Great choice of cloth colour but article not helped by the underlit photography, perhaps to create mood but I think that more detail is required. Images generally need to be a bit brighter. To make a general point, as the site’s content, organisation and quality has improved I question whether the imagery has. For finished bespoke items images are always too few. I understand that this may sound harsh but with the wealth of highly produced fashion images in print and online consumers are attuned to a certain finish (combining mood, style, detail and an implication of luxury). Retail sites go a stage further; the garment images of Mr Porter for example are some of the best in the business, though I don’t recommend cropping your head its you that makes this site (in all ways )! A few small tweaks in Photoshop might suffice but, as a suggestion, when using a new cloth as in this instance let us see more detail of the colour and weave (macro shot/close up) and more of the items construction. Particularly at the pre-finished stage. One last plea when complete please let us see the garment’s line (sans hands in pockets). Sorry to critique but as a fan I thought it worthy of mention.

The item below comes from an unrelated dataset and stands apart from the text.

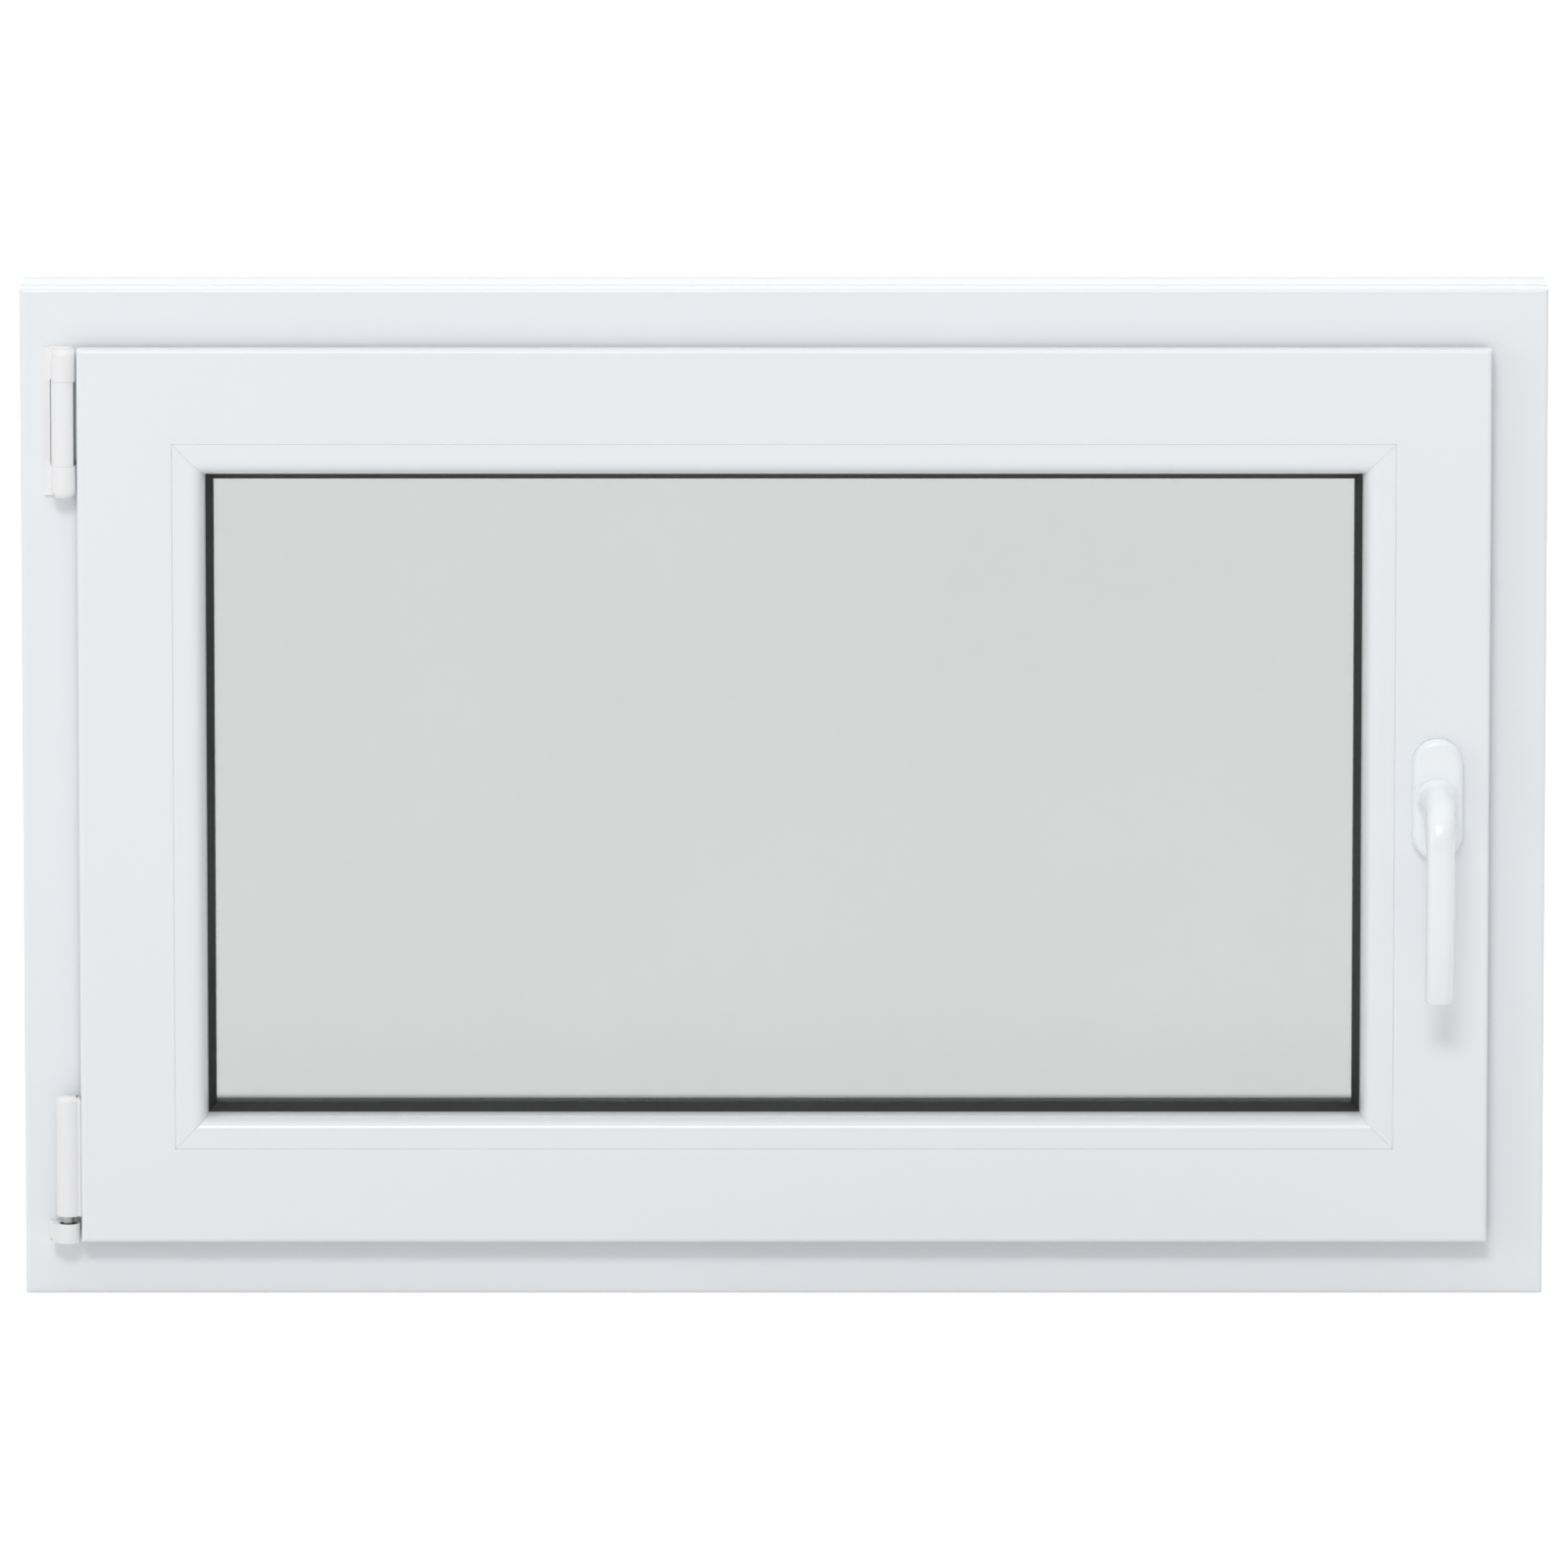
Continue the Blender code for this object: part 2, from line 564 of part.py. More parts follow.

Do you know any good high-twist, 13/14 oz suitings?
Many thanks,


Hi Simon,
Congratulations for your new suit; I really love the shade!
Thanks for interesting post. It is great to read about Dalcuore as I was considering them for my next bespoke suit. Do you think they could be a valid alternative to better known names such as Orazio Luciano? Thanks, Luca.


Is this finished yet?


Great- look forward to reading.

Bertie Wooster

Black shoes with a brown suit even if it is a dark shade?


love the jacket that Damiano is wearing in the last pic…any info on that fabric?


Hi Simon

What’s the weight of the cloth you used for this suit?



You’ve mentioned that the sleeve pitch was spot on. Could you explain what one should look for in this respect, i.e. how does one determine the perfect sleeve pitch?